Input for this task =
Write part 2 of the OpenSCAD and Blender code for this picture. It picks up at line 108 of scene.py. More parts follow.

==

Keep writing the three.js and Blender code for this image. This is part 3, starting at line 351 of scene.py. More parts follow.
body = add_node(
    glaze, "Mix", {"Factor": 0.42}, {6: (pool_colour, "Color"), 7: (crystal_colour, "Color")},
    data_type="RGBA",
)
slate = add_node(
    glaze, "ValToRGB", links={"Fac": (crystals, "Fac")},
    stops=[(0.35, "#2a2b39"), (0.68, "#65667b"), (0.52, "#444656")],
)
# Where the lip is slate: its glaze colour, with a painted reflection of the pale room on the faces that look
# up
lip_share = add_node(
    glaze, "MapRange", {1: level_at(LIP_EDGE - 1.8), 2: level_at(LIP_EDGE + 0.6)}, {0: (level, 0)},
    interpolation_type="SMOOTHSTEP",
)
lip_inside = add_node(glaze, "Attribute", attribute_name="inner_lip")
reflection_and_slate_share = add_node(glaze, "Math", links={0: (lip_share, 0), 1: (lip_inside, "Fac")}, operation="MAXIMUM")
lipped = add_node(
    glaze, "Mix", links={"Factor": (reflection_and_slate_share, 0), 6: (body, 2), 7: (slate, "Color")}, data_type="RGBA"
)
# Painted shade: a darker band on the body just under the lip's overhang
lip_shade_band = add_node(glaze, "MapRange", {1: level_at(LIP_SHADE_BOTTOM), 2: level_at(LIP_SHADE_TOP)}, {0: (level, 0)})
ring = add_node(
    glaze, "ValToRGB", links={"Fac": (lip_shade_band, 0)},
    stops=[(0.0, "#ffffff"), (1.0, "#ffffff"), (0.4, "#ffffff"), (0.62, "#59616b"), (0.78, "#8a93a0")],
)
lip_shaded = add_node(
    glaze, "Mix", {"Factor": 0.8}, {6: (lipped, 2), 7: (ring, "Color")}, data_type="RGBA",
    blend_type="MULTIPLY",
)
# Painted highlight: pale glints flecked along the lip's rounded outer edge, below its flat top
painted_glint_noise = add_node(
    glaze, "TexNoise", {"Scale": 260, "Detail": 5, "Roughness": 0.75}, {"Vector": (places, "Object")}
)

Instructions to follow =
Pull out each line containing the word "parts" and copy it.

Exercise response =
Write part 2 of the OpenSCAD and Blender code for this picture. It picks up at line 108 of scene.py. More parts follow.
Keep writing the three.js and Blender code for this image. This is part 3, starting at line 351 of scene.py. More parts follow.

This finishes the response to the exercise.